Gandugali returns to his chief with the cattle only to realise that the chief and the commander are set against him for releasing Peramadi. The chief refuses to see him and the commander assigns men to keep an eye on him. That night an attempt is made on Gandugali's life, but the men looking out kill the assassin. Gandugali is furious when he realises that men had been assigned to keep an eye on him. Gandugali also realises that now with Peramadi defeated they don't have anything to fear or any need for him. He collects his salary and leaves in anger.
On the way he is confronted by Peramadi who challenges him to a duel. After a long fight where both end up exhausted, Peramadi tells him that it was his son who was out to kill Gandugali; his chief had humiliated him for losing the cattle and being defeated by Gandugali and believes that Gandugali killed him. Peramadi swears to wipe out the whole family of the chiefs including Jayakeshi. Gandugali swears to hunt him down and kill him wherever he is if anything happens to Jayakeshi. Finally, Peramadi makes a deal with Gandugali to help him destroy the family in return for letting Jayakeshi go.
The next few days they send out a warning and a challenge to the chiefs which unites them and their armies. Slowly, Peramadi and Gandugali isolate the chiefs, first by scaring away half the army and then killing some. On the way to the final decisive battle, Peramadi tells Gandugali that if he died in the battle, he would not hold himself to the promise of sparing Jaykeshi and kill him. Gandugali, knowing that Peramadi was not be trusted, ensures that Jaykeshi is hidden.
In the final battle, they destroy the chiefs' armies and Gandugali kills the commander in a duel. Jaykeshi escapes from his hideout to fight, but holes up with some soldiers who hedge their bets on him becoming the next chief. Gandugali, having realised that Jaykeshi has escaped, comes down to the palace looking for him and ends up facing his old chief. He refuses to kill him saying that he was his servant and ate his salt, and his deal with Peramadi was only to help him get to them. The chief, however, attacks him at an opportune moment, fatally injuring him. Peramadi comes in after killing his chief (the younger brother) and kills the older chief. He sounds the bugle to signal the end of the war. Jaykeshi runs down to the palace on hearing it. On seeing Gandugali dead, he breaks down near his corpse. Peramadi comes from behind and raises his sword to kill him, but Jaykeshi escapes after being warned.

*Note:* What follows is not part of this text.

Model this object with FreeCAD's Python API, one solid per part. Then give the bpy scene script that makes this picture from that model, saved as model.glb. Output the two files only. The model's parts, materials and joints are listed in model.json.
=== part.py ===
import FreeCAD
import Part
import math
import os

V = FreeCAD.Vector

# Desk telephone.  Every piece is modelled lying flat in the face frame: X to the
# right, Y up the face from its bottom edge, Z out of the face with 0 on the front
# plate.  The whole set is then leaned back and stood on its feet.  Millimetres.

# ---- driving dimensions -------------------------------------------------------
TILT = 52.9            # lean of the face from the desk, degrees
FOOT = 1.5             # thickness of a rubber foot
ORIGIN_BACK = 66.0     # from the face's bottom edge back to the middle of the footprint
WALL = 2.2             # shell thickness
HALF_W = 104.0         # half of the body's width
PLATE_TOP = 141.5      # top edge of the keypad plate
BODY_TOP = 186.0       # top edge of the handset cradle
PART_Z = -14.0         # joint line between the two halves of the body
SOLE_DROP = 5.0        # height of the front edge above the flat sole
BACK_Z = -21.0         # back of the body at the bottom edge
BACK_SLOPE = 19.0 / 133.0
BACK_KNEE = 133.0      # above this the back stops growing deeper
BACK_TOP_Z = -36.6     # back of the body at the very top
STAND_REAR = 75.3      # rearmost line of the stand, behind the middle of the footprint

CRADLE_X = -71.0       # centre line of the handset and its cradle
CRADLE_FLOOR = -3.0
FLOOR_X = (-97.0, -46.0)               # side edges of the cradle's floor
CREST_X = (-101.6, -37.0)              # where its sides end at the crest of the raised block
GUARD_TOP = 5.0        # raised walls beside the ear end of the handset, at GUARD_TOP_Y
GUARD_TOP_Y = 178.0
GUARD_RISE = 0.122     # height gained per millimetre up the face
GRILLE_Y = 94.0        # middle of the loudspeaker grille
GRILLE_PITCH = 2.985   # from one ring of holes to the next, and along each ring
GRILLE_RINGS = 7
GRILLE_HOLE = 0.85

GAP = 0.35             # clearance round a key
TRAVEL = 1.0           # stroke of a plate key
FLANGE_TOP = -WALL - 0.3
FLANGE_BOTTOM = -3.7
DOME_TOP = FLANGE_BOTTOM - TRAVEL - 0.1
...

Peramadi realises that Jaykeshi was crying over Gandugali and, after a change of heart, reinstates him as the chief and walks away.

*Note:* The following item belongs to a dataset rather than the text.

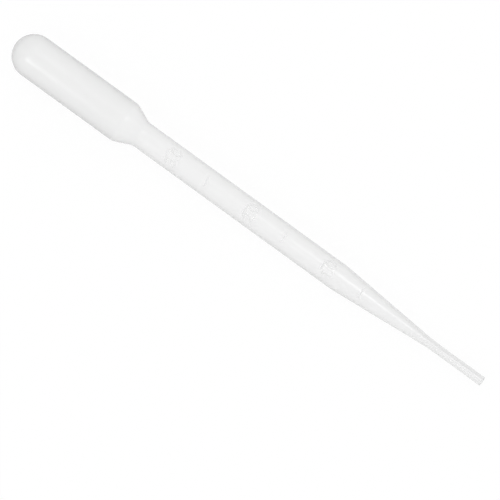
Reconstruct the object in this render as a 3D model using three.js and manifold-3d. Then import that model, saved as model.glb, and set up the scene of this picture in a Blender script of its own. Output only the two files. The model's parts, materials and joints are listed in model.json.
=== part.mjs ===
// A plastic dropper pipette, blown in one piece: a thin tip, a tapered neck, a straight stem with a
// raised mark at every half millilitre, a short shoulder, and a squeeze bulb with a round end.
//
// Millimetres, +Z up. The pipette lies on its side as it comes to rest, with its tip towards +X
// and its marks on top. Its origin is on the floor, below the middle of its length.

import * as THREE from 'three';
import { mergeVertices } from 'three/addons/utils/BufferGeometryUtils.js';
import Module from 'manifold-3d';

// Lengths of the five stretches, in order from the tip to the end of the bulb.
const tipLength = 18;
const taperLength = 31.3;
const stemLength = 68.2;
const shoulderLength = 5.1;
const bulbLength = 37.4;

// Outside diameters.
const tipDiameter = 2.7;
const stemDiameter = 7.85;
const bulbDiameter = 12.5;

// The more the hot tube was blown out, the thinner its wall: thickest at the tip, and thinnest in
// the bulb, which has to squeeze.
const tipWall = 0.6;
const stemWall = 0.45;
const bulbWall = 0.4;

// How far each soft corner of the outline reaches along the axis, to either side of the corner.
const tipBlend = 2.4;
const taperBlend = 1.4;
const neckBlend = 0.6;
const shoulderBlend = 0.9;

// Raised marks across the top, each a short rib. The first stands on the taper, and the others
// follow at the length of stem whose bore holds half a millilitre.
const firstMark = 42.2;
const markPitch = 13.2;
const markLength = 3;
const markWidth = 0.4;
const markHeight = 0.2;

// The mould's two halves leave a fine raised line where they meet: along both sides of the
// pipette and over the end of the bulb. It is trimmed lower at the tip.
const seamWidth = 0.3;
const seamHeight = 0.05;
const tipSeamHeight = 0.03;

// Smoothness. A number of sides that 4 divides puts a flat below, above and to each side.
const sides = 48;
const curveSteps = 4;

// Places along the axis, counted from the tip.
const taperStart = tipLength;
const stemStart = taperStart + taperLength;
const shoulderStart = stemStart + stemLength;
const bulbStart = shoulderStart + shoulderLength;
const bulbEnd = bulbStart + bulbLength;
const bulbCentre = bulbEnd - bulbDiameter / 2;

// Rounds a path's next corner, where the outline turns from the leg before it to the leg after.
function bend(path, before, corner, after, reach) {
  const along = (other) => corner.clone().lerp(other, reach / Math.abs(other.y - corner.y));
  const start = along(before);
  const end = along(after);
  path.lineTo(start.x, start.y);
  path.quadraticCurveTo(corner.x, corner.y, end.x, end.y);
}

// One side of the pipette's section, from the tip to the pole of the bulb: x is the distance from
// the axis, y the place along it. A depth of 0 gives the skin, a whole wall gives the bore, and a
// depth below 0 stands proud of the skin.
function outline(depthAtTip, depthInStem, depthInBulb) {
  const tipRadius = tipDiameter / 2 - depthAtTip;
  const stemRadius = stemDiameter / 2 - depthInStem;
  const bulbRadius = bulbDiameter / 2 - depthInBulb;
  const tipEnd = new THREE.Vector2(tipRadius, 0);
  const taperFoot = new THREE.Vector2(tipRadius, taperStart);
  const stemFoot = new THREE.Vector2(stemRadius, stemStart);
  const neck = new THREE.Vector2(stemRadius, shoulderStart);
  const bulbFoot = new THREE.Vector2(bulbRadius, bulbStart);
  const roundStart = new THREE.Vector2(bulbRadius, bulbCentre);

  const path = new THREE.Path();
  path.moveTo(tipEnd.x, tipEnd.y);
  bend(path, tipEnd, taperFoot, stemFoot, tipBlend);
  bend(path, taperFoot, stemFoot, neck, taperBlend);
  bend(path, stemFoot, neck, bulbFoot, neckBlend);
  bend(path, neck, bulbFoot, roundStart, shoulderBlend);
  path.lineTo(roundStart.x, roundStart.y);
  path.absarc(0, bulbCentre, bulbRadius, 0, Math.PI / 2);

  const points = path.getPoints(curveSteps);
  points.at(-1).x = 0;
  return points;
}

const skin = outline(0, 0, 0);
const bore = outline(tipWall, stemWall, bulbWall);

// The wall, revolved: down the bore, across the cut tip and up the skin, so that the bore stays
// open at the tip. The corners lie just outside the section's true circles, which puts the flats
// a true diameter apart.
function shellGeometry() {
  const toCorners = 1 / Math.cos(Math.PI / sides);
  const section = [...bore.toReversed(), ...skin];
  const corners = section.map((point) => new THREE.Vector2(point.x * toCorners, point.y));
  return new THREE.LatheGeometry(corners, sides, Math.PI / sides);
}

// The seam is a flat band round the section's outline, rooted half way into the wall.
function seamGeometry() {
  const mirrored = (points) => points.map((point) => new THREE.Vector2(-point.x, point.y));
  const crest = outline(-tipSeamHeight, -seamHeight, -seamHeight);
  const root = outline(tipWall / 2, stemWall / 2, bulbWall / 2);
  const outside = [...crest, ...mirrored(crest).toReversed()];
  const inside = [...mirrored(root), ...root.toReversed()];
  const band = new THREE.Shape([...outside, ...inside]);
  const seam = new THREE.ExtrudeGeometry(band, { depth: seamWidth, bevelEnabled: false });
  return seam.translate(0, 0, -seamWidth / 2);
}

// The skin's distance from the axis at a place along it.
function skinRadius(place) {
  const next = skin.findIndex((point) => point.y >= place);
  const high = skin[next];
  const low = skin[next - 1];
  return THREE.MathUtils.mapLinear(place, low.y, high.y, low.x, high.x);
}

// A mark is a slice of a ring, centred on the top of the skin and rooted half way into the wall.
function markGeometry(place) {
  const radius = skinRadius(place);
  const crest = radius + markHeight;
  const root = radius - stemWall / 2;
  const halfAngle = markLength / 2 / radius;
  const top = Math.PI / 2;
  const slice = new THREE.Shape();
  slice.absarc(0, 0, crest, top - halfAngle, top + halfAngle, false);
  slice.absarc(0, 0, root, top + halfAngle, top - halfAngle, true);
  slice.closePath();
  const options = { depth: markWidth, bevelEnabled: false, curveSegments: curveSteps };
  const rib = new THREE.ExtrudeGeometry(slice, options);
  return rib.rotateX(Math.PI / 2).translate(0, place + markWidth / 2, 0);
}

// The marks' places: as many as the stem holds, up to the bend into the shoulder.
function markPlaces() {
  const last = shoulderStart - neckBlend - markWidth / 2;
  const places = [];
  for (let place = firstMark; place <= last; place += markPitch) {
    places.push(place);
  }
  return places;
}

// The solid modeller joins the seam and the marks to the wall.
const wasm = await Module();
wasm.setup();

function toSolid(geometry) {
  const bare = geometry.clone();
  bare.deleteAttribute('normal');
  bare.deleteAttribute('uv');
  const merged = mergeVertices(bare);
  const vertProperties = new Float32Array(merged.attributes.position.array);
  const triVerts = new Uint32Array(merged.index.array);
  return new wasm.Manifold(new wasm.Mesh({ numProp: 3, vertProperties, triVerts }));
}

function toGeometry(solid) {
  const mesh = solid.getMesh();
  const geometry = new THREE.BufferGeometry();
  geometry.setAttribute('position', new THREE.BufferAttribute(mesh.vertProperties, 3));
  geometry.setIndex(new THREE.BufferAttribute(mesh.triVerts, 1));
  geometry.computeVertexNormals();
  return geometry;
}

function pipetteGeometry() {
  let solid = toSolid(shellGeometry()).add(toSolid(seamGeometry()));
  for (const place of markPlaces()) {
    solid = solid.add(toSolid(markGeometry(place)));
  }
  return toGeometry(solid);
}

// Where a closed shape balances: the volume-weighted mean of the tetrahedra that join its
// triangles to the origin.
function balancePoint(geometry) {
  const positions = geometry.attributes.position;
  const order = geometry.index.array;
  const [a, b, c] = [new THREE.Vector3(), new THREE.Vector3(), new THREE.Vector3()];
  const cross = new THREE.Vector3();
  const sum = new THREE.Vector3();
  let total = 0;
  for (let i = 0; i < order.length; i += 3) {
    a.fromBufferAttribute(positions, order[i]);
    b.fromBufferAttribute(positions, order[i + 1]);
    c.fromBufferAttribute(positions, order[i + 2]);
    const volume = a.dot(cross.crossVectors(b, c));
    sum.addScaledVector(a.add(b).add(c), volume / 4);
    total += volume;
  }
  return sum.divideScalar(total);
}

// On a floor the pipette touches at two rings, one to each side of its balance point: the pair
// whose joining line passes furthest from the axis there. The tilt lays that line level.
function restingTilt(balance) {
  let furthest = 0;
  let tilt = 0;
  for (const front of skin.filter((point) => point.y < balance)) {
    for (const back of skin.filter((point) => point.y >= balance)) {
      const slope = (back.x - front.x) / (back.y - front.y);
      const distance = front.x + slope * (balance - front.y);
      if (distance > furthest) {
        furthest = distance;
        tilt = Math.atan(slope);
      }
    }
  }
  return tilt;
}

// Soft, milky polyethylene.
const polyethylene = new THREE.MeshStandardMaterial({
  color: 0xeeeef0,
  roughness: 0.4,
  metalness: 0,
  transparent: true,
  opacity: 0.6,
});

const geometry = pipetteGeometry();
const pipette = new THREE.Mesh(geometry, polyethylene);
pipette.name = 'pipette';
pipette.rotation.z = Math.PI / 2;

const group = new THREE.Group();
group.add(pipette);
group.rotation.y = restingTilt(balancePoint(geometry).y);

// The bottom centre of its box stands on the origin.
const box = new THREE.Box3().setFromObject(group, true);
const middle = box.getCenter(new THREE.Vector3());
group.position.set(-middle.x, -middle.y, -box.min.z);

export default group;
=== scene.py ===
# %% [markdown]
# # A plastic dropper pipette
#
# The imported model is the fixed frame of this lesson: it says where the pipette lies and how large
# it is. Around it the lesson makes the fine skin of the real thing, with the marks, the numbers
# and the seam that its mould leaves, and gives it the milky look of soft polyethylene.

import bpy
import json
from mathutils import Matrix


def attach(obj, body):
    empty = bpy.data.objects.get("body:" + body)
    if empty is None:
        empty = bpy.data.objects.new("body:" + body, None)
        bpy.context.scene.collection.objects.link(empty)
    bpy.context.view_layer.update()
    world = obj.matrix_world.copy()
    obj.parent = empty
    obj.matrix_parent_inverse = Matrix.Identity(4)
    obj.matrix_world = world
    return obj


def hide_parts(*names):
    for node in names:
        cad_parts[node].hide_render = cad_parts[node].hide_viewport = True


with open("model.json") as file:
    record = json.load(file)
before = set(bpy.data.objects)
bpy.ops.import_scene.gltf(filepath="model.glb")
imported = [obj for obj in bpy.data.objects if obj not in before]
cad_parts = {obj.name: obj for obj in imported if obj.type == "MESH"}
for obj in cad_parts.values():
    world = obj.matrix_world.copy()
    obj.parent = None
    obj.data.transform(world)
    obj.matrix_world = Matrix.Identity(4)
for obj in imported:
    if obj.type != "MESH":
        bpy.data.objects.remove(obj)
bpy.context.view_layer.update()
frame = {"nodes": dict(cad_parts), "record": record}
print("nodes:", sorted(frame["nodes"]))

# %% The libraries, and a millimetre
import json
import math

import bpy
import numpy as np
from mathutils import Vector

MM = 0.001
scene = bpy.context.scene
print("a millimetre in scene units:", MM)

# %% [markdown]
# ## The sizes of the pipette
#
# A pipette of this kind is blown in one piece from a tube of polyethylene, so a single outline
# tells its whole form. The outline could be traced point by point, but a few named lengths and
# diameters are easier to read and to change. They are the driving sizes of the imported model, so
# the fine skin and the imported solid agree.

# %% Lengths of the five stretches, from the tip to the end of the bulb
tip_length = 18 * MM
taper_length = 31.3 * MM
stem_length = 68.2 * MM
shoulder_length = 5.1 * MM
bulb_length = 37.4 * MM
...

- Shankar Nag as Gandugali
- Sunder Krishna Urs as Peramadi
- Sundarraj as Commander of Gandugali's army
- Padmavathi Rao as Savantri
- Sushilendra as Jayakeshi
- Ajit Saldanha as Iraga, Permadi's Son
- Rekha Sabnis as Permadi's Wife
- Anil Thakkar as Kapardi
- Vasant Rao as Maranayaka
|Soundtrack album by Bhaskar Chandavarkar|
|Genre||Feature film soundtrack|
|1.||"Ondanondu Kaaladalli"||Chandrashekhara Kambara||Kavitha Krishnamurthy|
|2.||"Bicchugatthiya Bhantana"||Chandrashekhara Kambara||Chorus|
In his intro scene, Gandugali is shown to be sleeping, with a casual attitude in the forests, when he is woken up by some soldiers. The way he casually talks, his lazy demeanour, and his cool attitude, is in Toshiro Mifune or Clint Eastwood style.
The other mercenary is played by Sunder Krishna Urs, who later became famous for his baddie roles.
One of the finest films ever made, the movie has some fascinating stunt scenes, involving Kalaripayattu. With wide tracking photography, great shots of the Malenadu forests and excellent detailing, Ondanondu Kaladalli is an epic masterpiece.
This movie has won following awards:
- National Film Awards 1978
- Best Kannada Film Karnataka State Film Awards 1978-79
- Best Supporting Actor – Sundar Krishna Urs
- Best Editing – P. Bhakthavathsalam
- Best Sound Recording – S. P. Ramanathan
- Filmfare awards south
- Best Film
- Best Director - Girish Karnad
- Ondanondu Kaladalli screened at the 7th IFFI competition section. Shanker Nag won best actor.
- It screened at 14th IFFI Homage to Shanker Nag.